## AIM OF THE EXERCISE
The data below must be copied in full and without any change.

## RECORDED DATA
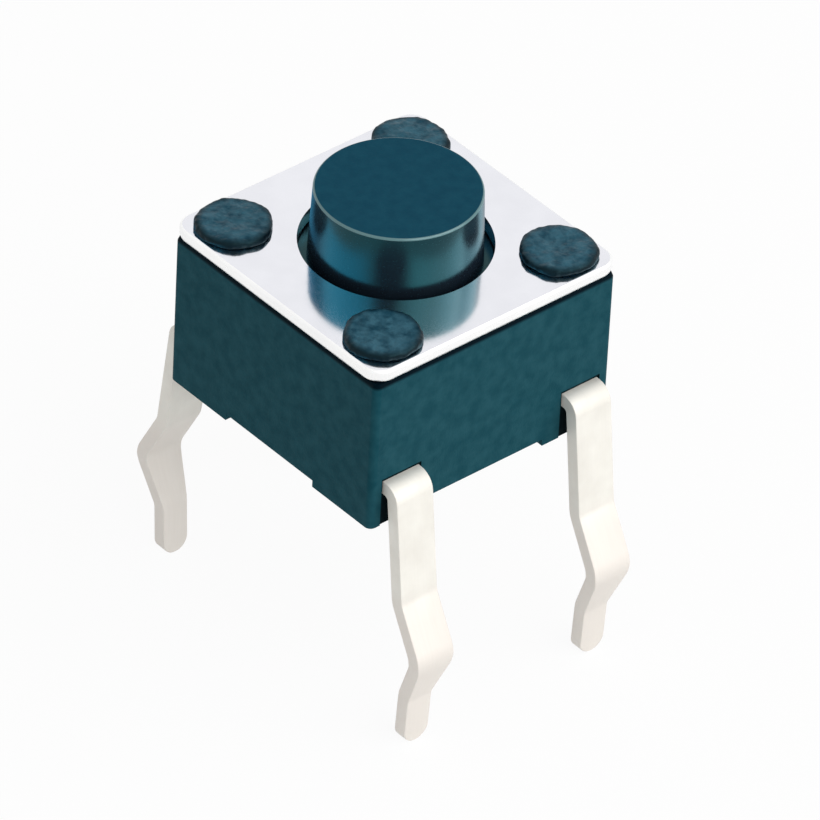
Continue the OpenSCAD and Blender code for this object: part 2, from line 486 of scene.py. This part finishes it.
@dataclass
class Studio:
    """Pale floor, soft light and the camera at the photograph's angle.

    The slide moves the camera to its right and upwards. A mirrored ray deeper than mirrored_twice has
    met a second shiny surface.
    """

    azimuth: float = 47.8
    elevation: float = 37.7
    roll: float = -3.1
    target: tuple[float, float, float] = (0.0, 0.0, 0.001)
    distance: float = 0.2
    near_clip: float = 0.01
    pixels_per_metre: float = 51900.0
    picture: float = 820.0
    slide: tuple[float, float] = (0.000383, -0.001071)
    sensor: float = 36.0
    floor_z: float = -0.0050
    floor_half: float = 0.6
    floor_white: float = 0.93
    floor_roughness: float = 0.9
    floor_glow: float = 0.93
    soft_light: float = 0.46
    mirrored_twice: float = 2.5
    key: Lamp = Lamp("key_lamp", 105.0, 38.0, 0.26, 0.36, 0.3, 0.66)
    glows: tuple[Glow, ...] = (
        Glow(-100.0, 38.0, (15.0, 45.0), (0.08, 0.42, 0.68)),
        Glow(-22.0, 38.0, (12.0, 42.0), (0.65, 2.6, 3.6)),
        Glow(158.0, 38.0, (15.0, 40.0), (1.35, 2.1, 2.3)),
        Glow(47.8, 36.0, (14.0, 26.0), (0.0, 0.0, 0.0)),
    )

    def camera(self) -> None:
        """Makes the camera and turns it to the photograph's view."""
        a, r = math.radians(self.azimuth), math.radians(self.roll)
        back = toward(self.azimuth, self.elevation)
        right = Vector((math.cos(a), math.sin(a), 0.0))
        up = back.cross(right)
        turned_right = math.cos(r) * right - math.sin(r) * up
        turned_up = math.sin(r) * right + math.cos(r) * up
        data = bpy.data.cameras.new("photo_camera")
        data.sensor_width = self.sensor
        data.lens = self.pixels_per_metre * self.distance / self.picture * self.sensor
        data.clip_start = self.near_clip
        camera = bpy.data.objects.new("photo_camera", data)
        bpy.context.scene.collection.objects.link(camera)
        place = Vector(self.target) + back * self.distance
        place += turned_right * self.slide[0] + turned_up * self.slide[1]
        turn = Matrix((turned_right, turned_up, back)).transposed().to_4x4()
        camera.matrix_world = Matrix.Translation(place) @ turn
        bpy.context.scene.camera = camera

    def world(self) -> None:
        """Lights the scene evenly, shows plain white behind the object and adds the glows."""
        world = bpy.data.worlds.new("studio")
        bpy.context.scene.world = world
        world.use_nodes = True
        bench = NodeBench(world.node_tree)
        background = bench.tree.nodes["Background"]
        rays = bench.add("ShaderNodeLightPath")
        strength = bench.ramp(bench.direct(rays), 0.0, 1.0, self.soft_light, 1.0)
        bench.join(strength, background.inputs["Strength"])
        place = bench.add("ShaderNodeTexCoord").outputs["Generated"]
        twice = bench.maths("GREATER_THAN", rays.outputs["Ray Depth"], self.mirrored_twice)
        mirrored = bench.maths("MULTIPLY", rays.outputs["Is Glossy Ray"], twice)
        colour = WHITE
        for glow in self.glows:
            facing = bench.vector_maths("DOT_PRODUCT", place, toward(glow.azimuth, glow.elevation))
            full, gone = (math.cos(math.radians(angle)) for angle in glow.reach)
            inside = bench.ramp(facing, gone, full, 0.0, 1.0, "SMOOTHSTEP")
            colour = bench.blend(bench.maths("MULTIPLY", mirrored, inside), colour, glow.colour)
        bench.join(colour, background.inputs["Color"])

    def floor(self) -> None:
        """Lays the floor under the lead tips. It shows white but keeps a soft shadow."""
        bpy.ops.object.select_all(action="DESELECT")
        bpy.ops.mesh.primitive_plane_add(size=2.0 * self.floor_half, location=(0.0, 0.0, self.floor_z))
        floor = Moves.settle("floor")
        bench = MaterialBench("floor_paint")
        bench.feed(Base_Color=(self.floor_white,) * 3, Roughness=self.floor_roughness)
        shown = bench.direct(bench.add("ShaderNodeLightPath"))
        mixed = bench.add("ShaderNodeMixShader")
        bench.join(bench.ramp(shown, 0.0, 1.0, 0.0, self.floor_glow), mixed.inputs[0])
        bench.join(bench.shader.outputs[0], mixed.inputs[1])
        bench.join(bench.add("ShaderNodeEmission").outputs[0], mixed.inputs[2])
        bench.join(mixed.outputs[0], bench.tree.nodes["Material Output"].inputs["Surface"])
        floor.data.materials.append(bench.material)

    def build(self) -> None:
        """Builds the stage, the light and the camera."""
        bpy.context.scene.view_settings.view_transform = "Standard"
        self.camera()
        self.world()
        self.floor()
        self.key.hang()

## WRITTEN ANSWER
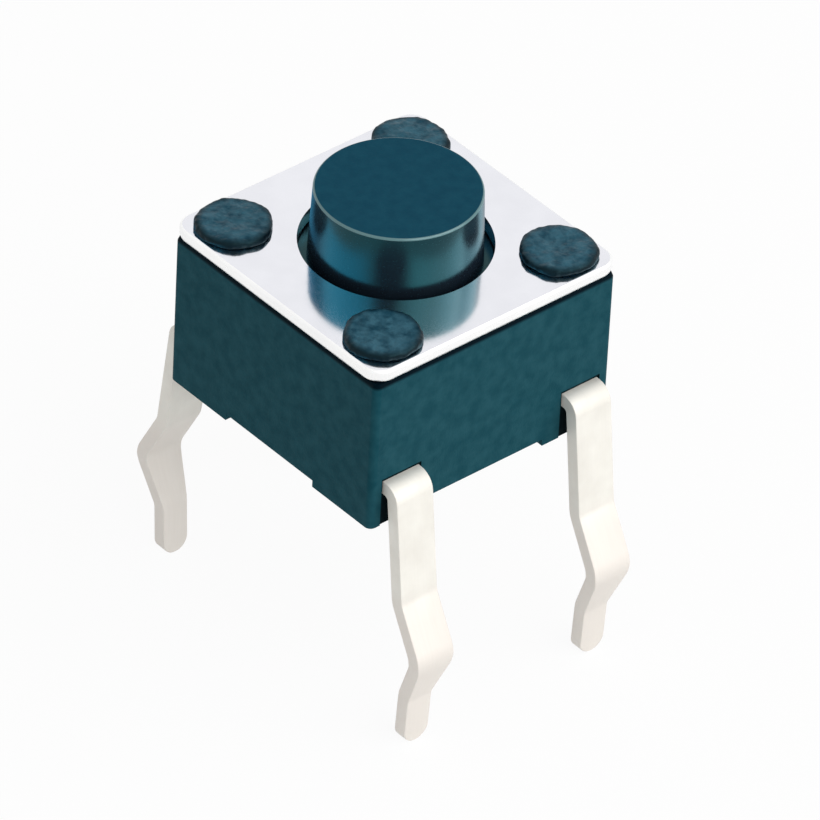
Continue the OpenSCAD and Blender code for this object: part 2, from line 486 of scene.py. This part finishes it.
@dataclass
class Studio:
    """Pale floor, soft light and the camera at the photograph's angle.

    The slide moves the camera to its right and upwards. A mirrored ray deeper than mirrored_twice has
    met a second shiny surface.
    """

    azimuth: float = 47.8
    elevation: float = 37.7
    roll: float = -3.1
    target: tuple[float, float, float] = (0.0, 0.0, 0.001)
    distance: float = 0.2
    near_clip: float = 0.01
    pixels_per_metre: float = 51900.0
    picture: float = 820.0
    slide: tuple[float, float] = (0.000383, -0.001071)
    sensor: float = 36.0
    floor_z: float = -0.0050
    floor_half: float = 0.6
    floor_white: float = 0.93
    floor_roughness: float = 0.9
    floor_glow: float = 0.93
    soft_light: float = 0.46
    mirrored_twice: float = 2.5
    key: Lamp = Lamp("key_lamp", 105.0, 38.0, 0.26, 0.36, 0.3, 0.66)
    glows: tuple[Glow, ...] = (
        Glow(-100.0, 38.0, (15.0, 45.0), (0.08, 0.42, 0.68)),
        Glow(-22.0, 38.0, (12.0, 42.0), (0.65, 2.6, 3.6)),
        Glow(158.0, 38.0, (15.0, 40.0), (1.35, 2.1, 2.3)),
        Glow(47.8, 36.0, (14.0, 26.0), (0.0, 0.0, 0.0)),
    )

    def camera(self) -> None:
        """Makes the camera and turns it to the photograph's view."""
        a, r = math.radians(self.azimuth), math.radians(self.roll)
        back = toward(self.azimuth, self.elevation)
        right = Vector((math.cos(a), math.sin(a), 0.0))
        up = back.cross(right)
        turned_right = math.cos(r) * right - math.sin(r) * up
        turned_up = math.sin(r) * right + math.cos(r) * up
        data = bpy.data.cameras.new("photo_camera")
        data.sensor_width = self.sensor
        data.lens = self.pixels_per_metre * self.distance / self.picture * self.sensor
        data.clip_start = self.near_clip
        camera = bpy.data.objects.new("photo_camera", data)
        bpy.context.scene.collection.objects.link(camera)
        place = Vector(self.target) + back * self.distance
        place += turned_right * self.slide[0] + turned_up * self.slide[1]
        turn = Matrix((turned_right, turned_up, back)).transposed().to_4x4()
        camera.matrix_world = Matrix.Translation(place) @ turn
        bpy.context.scene.camera = camera

    def world(self) -> None:
        """Lights the scene evenly, shows plain white behind the object and adds the glows."""
        world = bpy.data.worlds.new("studio")
        bpy.context.scene.world = world
        world.use_nodes = True
        bench = NodeBench(world.node_tree)
        background = bench.tree.nodes["Background"]
        rays = bench.add("ShaderNodeLightPath")
        strength = bench.ramp(bench.direct(rays), 0.0, 1.0, self.soft_light, 1.0)
        bench.join(strength, background.inputs["Strength"])
        place = bench.add("ShaderNodeTexCoord").outputs["Generated"]
        twice = bench.maths("GREATER_THAN", rays.outputs["Ray Depth"], self.mirrored_twice)
        mirrored = bench.maths("MULTIPLY", rays.outputs["Is Glossy Ray"], twice)
        colour = WHITE
        for glow in self.glows:
            facing = bench.vector_maths("DOT_PRODUCT", place, toward(glow.azimuth, glow.elevation))
            full, gone = (math.cos(math.radians(angle)) for angle in glow.reach)
            inside = bench.ramp(facing, gone, full, 0.0, 1.0, "SMOOTHSTEP")
            colour = bench.blend(bench.maths("MULTIPLY", mirrored, inside), colour, glow.colour)
        bench.join(colour, background.inputs["Color"])

    def floor(self) -> None:
        """Lays the floor under the lead tips. It shows white but keeps a soft shadow."""
        bpy.ops.object.select_all(action="DESELECT")
        bpy.ops.mesh.primitive_plane_add(size=2.0 * self.floor_half, location=(0.0, 0.0, self.floor_z))
        floor = Moves.settle("floor")
        bench = MaterialBench("floor_paint")
        bench.feed(Base_Color=(self.floor_white,) * 3, Roughness=self.floor_roughness)
        shown = bench.direct(bench.add("ShaderNodeLightPath"))
        mixed = bench.add("ShaderNodeMixShader")
        bench.join(bench.ramp(shown, 0.0, 1.0, 0.0, self.floor_glow), mixed.inputs[0])
        bench.join(bench.shader.outputs[0], mixed.inputs[1])
        bench.join(bench.add("ShaderNodeEmission").outputs[0], mixed.inputs[2])
        bench.join(mixed.outputs[0], bench.tree.nodes["Material Output"].inputs["Surface"])
        floor.data.materials.append(bench.material)

    def build(self) -> None:
        """Builds the stage, the light and the camera."""
        bpy.context.scene.view_settings.view_transform = "Standard"
        self.camera()
        self.world()
        self.floor()
        self.key.hang()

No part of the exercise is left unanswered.